• Do this:
Repeat the whole listing exactly as written.

• Dataset section:

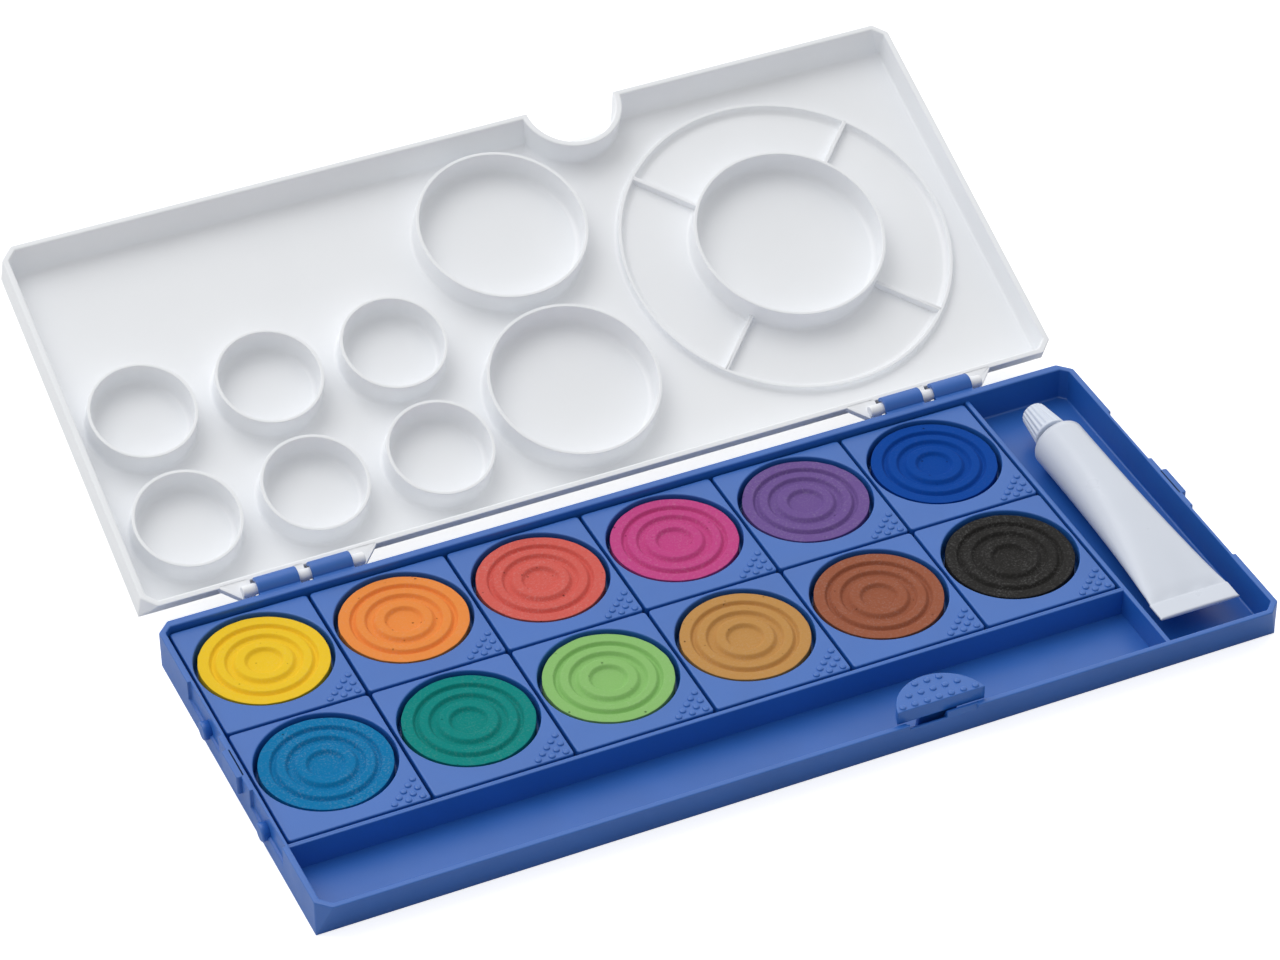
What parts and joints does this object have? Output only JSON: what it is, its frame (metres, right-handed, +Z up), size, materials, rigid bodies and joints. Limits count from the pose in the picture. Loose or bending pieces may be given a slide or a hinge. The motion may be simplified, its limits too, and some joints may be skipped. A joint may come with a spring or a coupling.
{
  "type": "paint box",
  "caption": "Shallow hinged paint box with lift-out pans of paint, a tube of white, a brush bay and a lid that is a mixing palette.",
  "frame": {"origin": "middle of the tray's underside, on the surface it stands on", "axes": "+Z up, +X along the box to the right, +Y from the brush bay towards the hinges"},
  "size_m": [0.2374, 0.2039, 0.0482],
  "materials": {
    "tray_plastic": "satin",
    "lid_plastic": "satin",
    "tube_lacquer": "satin",
    "cap_plastic": "satin",
    "paint_yellow": "matte",
    "paint_orange": "matte",
    "paint_vermilion": "matte",
    "paint_magenta": "matte",
    "paint_violet": "matte",
    "paint_ultramarine": "matte",
    "paint_cyan": "matte",
    "paint_blue_green": "matte",
    "paint_yellow_green": "matte",
    "paint_ochre": "matte",
    "paint_brown": "matte",
    "paint_black": "matte"
  },
  "bodies": {
    "tray": {"tray": "tray_plastic"},
    "lid": {"lid": "lid_plastic"},
    "latch": {"latch_tab": "tray_plastic"},
    "pan_yellow": {"pan_yellow": "tray_plastic", "tablet_yellow": "paint_yellow"},
    "pan_orange": {"pan_orange": "tray_plastic", "tablet_orange": "paint_orange"},
    "pan_vermilion": {"pan_vermilion": "tray_plastic", "tablet_vermilion": "paint_vermilion"},
    "pan_magenta": {"pan_magenta": "tray_plastic", "tablet_magenta": "paint_magenta"},
    "pan_violet": {"pan_violet": "tray_plastic", "tablet_violet": "paint_violet"},
    "pan_ultramarine": {"pan_ultramarine": "tray_plastic", "tablet_ultramarine": "paint_ultramarine"},
    "pan_cyan": {"pan_cyan": "tray_plastic", "tablet_cyan": "paint_cyan"},
    "pan_blue_green": {"pan_blue_green": "tray_plastic", "tablet_blue_green": "paint_blue_green"},
    "pan_yellow_green": {"pan_yellow_green": "tray_plastic", "tablet_yellow_green": "paint_yellow_green"},
    "pan_ochre": {"pan_ochre": "tray_plastic", "tablet_ochre": "paint_ochre"},
    "pan_brown": {"pan_brown": "tray_plastic", "tablet_brown": "paint_brown"},
    "pan_black": {"pan_black": "tray_plastic", "tablet_black": "paint_black"},
    "tube": {"tube_body": "tube_lacquer"},
    "cap": {"tube_cap": "cap_plastic"}
  },
  "joints": [
    {"name": "lid_hinge", "type": "hinge", "parent": "tray", "child": "lid", "pos_m": [0, 0.0541, 0.00914], "axis": [-1, 0, 0], "range_deg": [-157.8, 0]},
    {"name": "latch_press", "type": "hinge", "parent": "tray", "child": "latch", "pos_m": [0.0306, -0.0459, 0.0019], "axis": [-1, 0, 0], "range_deg": [0, 4], "stiffness_Nm_per_rad": 0.6},
    {"name": "lift_yellow", "type": "slide", "parent": "tray", "child": "pan_yellow", "axis": [0, 0, 1], "range_m": [0, 0.015]},
    {"name": "lift_orange", "type": "slide", "parent": "tray", "child": "pan_orange", "axis": [0, 0, 1], "range_m": [0, 0.015]},
    {"name": "lift_vermilion", "type": "slide", "parent": "tray", "child": "pan_vermilion", "axis": [0, 0, 1], "range_m": [0, 0.015]},
    {"name": "lift_magenta", "type": "slide", "parent": "tray", "child": "pan_magenta", "axis": [0, 0, 1], "range_m": [0, 0.015]},
    {"name": "lift_violet", "type": "slide", "parent": "tray", "child": "pan_violet", "axis": [0, 0, 1], "range_m": [0, 0.015]},
    {"name": "lift_ultramarine", "type": "slide", "parent": "tray", "child": "pan_ultramarine", "axis": [0, 0, 1], "range_m": [0, 0.015]},
    {"name": "lift_cyan", "type": "slide", "parent": "tray", "child": "pan_cyan", "axis": [0, 0, 1], "range_m": [0, 0.015]},
    {"name": "lift_blue_green", "type": "slide", "parent": "tray", "child": "pan_blue_green", "axis": [0, 0, 1], "range_m": [0, 0.015]},
    {"name": "lift_yellow_green", "type": "slide", "parent": "tray", "child": "pan_yellow_green", "axis": [0, 0, 1], "range_m": [0, 0.015]},
    {"name": "lift_ochre", "type": "slide", "parent": "tray", "child": "pan_ochre", "axis": [0, 0, 1], "range_m": [0, 0.015]},
    {"name": "lift_brown", "type": "slide", "parent": "tray", "child": "pan_brown", "axis": [0, 0, 1], "range_m": [0, 0.015]},
    {"name": "lift_black", "type": "slide", "parent": "tray", "child": "pan_black", "axis": [0, 0, 1], "range_m": [0, 0.015]},
    {"name": "lift_tube", "type": "slide", "parent": "tray", "child": "tube", "axis": [0, 0, 1], "range_m": [0, 0.02]},
    {"name": "cap_unscrew", "type": "hinge", "parent": "tube", "child": "cap", "pos_m": [0.1014, 0.0285, 0.008], "axis": [0, 1, 0], "range_deg": [0, 720]}
  ]
}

• Exercise solution:
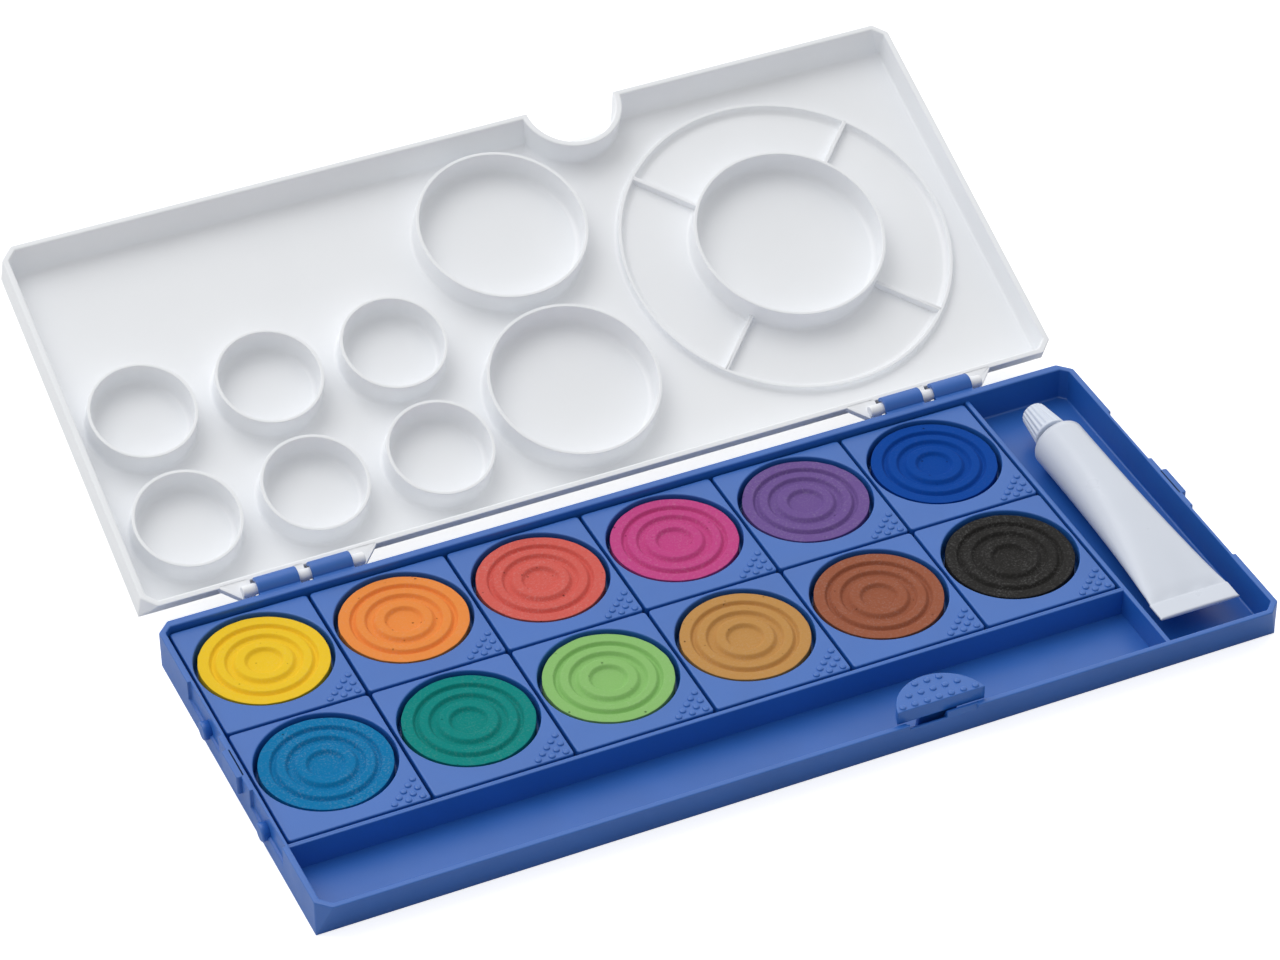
What parts and joints does this object have? Output only JSON: what it is, its frame (metres, right-handed, +Z up), size, materials, rigid bodies and joints. Limits count from the pose in the picture. Loose or bending pieces may be given a slide or a hinge. The motion may be simplified, its limits too, and some joints may be skipped. A joint may come with a spring or a coupling.
{
  "type": "paint box",
  "caption": "Shallow hinged paint box with lift-out pans of paint, a tube of white, a brush bay and a lid that is a mixing palette.",
  "frame": {"origin": "middle of the tray's underside, on the surface it stands on", "axes": "+Z up, +X along the box to the right, +Y from the brush bay towards the hinges"},
  "size_m": [0.2374, 0.2039, 0.0482],
  "materials": {
    "tray_plastic": "satin",
    "lid_plastic": "satin",
    "tube_lacquer": "satin",
    "cap_plastic": "satin",
    "paint_yellow": "matte",
    "paint_orange": "matte",
    "paint_vermilion": "matte",
    "paint_magenta": "matte",
    "paint_violet": "matte",
    "paint_ultramarine": "matte",
    "paint_cyan": "matte",
    "paint_blue_green": "matte",
    "paint_yellow_green": "matte",
    "paint_ochre": "matte",
    "paint_brown": "matte",
    "paint_black": "matte"
  },
  "bodies": {
    "tray": {"tray": "tray_plastic"},
    "lid": {"lid": "lid_plastic"},
    "latch": {"latch_tab": "tray_plastic"},
    "pan_yellow": {"pan_yellow": "tray_plastic", "tablet_yellow": "paint_yellow"},
    "pan_orange": {"pan_orange": "tray_plastic", "tablet_orange": "paint_orange"},
    "pan_vermilion": {"pan_vermilion": "tray_plastic", "tablet_vermilion": "paint_vermilion"},
    "pan_magenta": {"pan_magenta": "tray_plastic", "tablet_magenta": "paint_magenta"},
    "pan_violet": {"pan_violet": "tray_plastic", "tablet_violet": "paint_violet"},
    "pan_ultramarine": {"pan_ultramarine": "tray_plastic", "tablet_ultramarine": "paint_ultramarine"},
    "pan_cyan": {"pan_cyan": "tray_plastic", "tablet_cyan": "paint_cyan"},
    "pan_blue_green": {"pan_blue_green": "tray_plastic", "tablet_blue_green": "paint_blue_green"},
    "pan_yellow_green": {"pan_yellow_green": "tray_plastic", "tablet_yellow_green": "paint_yellow_green"},
    "pan_ochre": {"pan_ochre": "tray_plastic", "tablet_ochre": "paint_ochre"},
    "pan_brown": {"pan_brown": "tray_plastic", "tablet_brown": "paint_brown"},
    "pan_black": {"pan_black": "tray_plastic", "tablet_black": "paint_black"},
    "tube": {"tube_body": "tube_lacquer"},
    "cap": {"tube_cap": "cap_plastic"}
  },
  "joints": [
    {"name": "lid_hinge", "type": "hinge", "parent": "tray", "child": "lid", "pos_m": [0, 0.0541, 0.00914], "axis": [-1, 0, 0], "range_deg": [-157.8, 0]},
    {"name": "latch_press", "type": "hinge", "parent": "tray", "child": "latch", "pos_m": [0.0306, -0.0459, 0.0019], "axis": [-1, 0, 0], "range_deg": [0, 4], "stiffness_Nm_per_rad": 0.6},
    {"name": "lift_yellow", "type": "slide", "parent": "tray", "child": "pan_yellow", "axis": [0, 0, 1], "range_m": [0, 0.015]},
    {"name": "lift_orange", "type": "slide", "parent": "tray", "child": "pan_orange", "axis": [0, 0, 1], "range_m": [0, 0.015]},
    {"name": "lift_vermilion", "type": "slide", "parent": "tray", "child": "pan_vermilion", "axis": [0, 0, 1], "range_m": [0, 0.015]},
    {"name": "lift_magenta", "type": "slide", "parent": "tray", "child": "pan_magenta", "axis": [0, 0, 1], "range_m": [0, 0.015]},
    {"name": "lift_violet", "type": "slide", "parent": "tray", "child": "pan_violet", "axis": [0, 0, 1], "range_m": [0, 0.015]},
    {"name": "lift_ultramarine", "type": "slide", "parent": "tray", "child": "pan_ultramarine", "axis": [0, 0, 1], "range_m": [0, 0.015]},
    {"name": "lift_cyan", "type": "slide", "parent": "tray", "child": "pan_cyan", "axis": [0, 0, 1], "range_m": [0, 0.015]},
    {"name": "lift_blue_green", "type": "slide", "parent": "tray", "child": "pan_blue_green", "axis": [0, 0, 1], "range_m": [0, 0.015]},
    {"name": "lift_yellow_green", "type": "slide", "parent": "tray", "child": "pan_yellow_green", "axis": [0, 0, 1], "range_m": [0, 0.015]},
    {"name": "lift_ochre", "type": "slide", "parent": "tray", "child": "pan_ochre", "axis": [0, 0, 1], "range_m": [0, 0.015]},
    {"name": "lift_brown", "type": "slide", "parent": "tray", "child": "pan_brown", "axis": [0, 0, 1], "range_m": [0, 0.015]},
    {"name": "lift_black", "type": "slide", "parent": "tray", "child": "pan_black", "axis": [0, 0, 1], "range_m": [0, 0.015]},
    {"name": "lift_tube", "type": "slide", "parent": "tray", "child": "tube", "axis": [0, 0, 1], "range_m": [0, 0.02]},
    {"name": "cap_unscrew", "type": "hinge", "parent": "tube", "child": "cap", "pos_m": [0.1014, 0.0285, 0.008], "axis": [0, 1, 0], "range_deg": [0, 720]}
  ]
}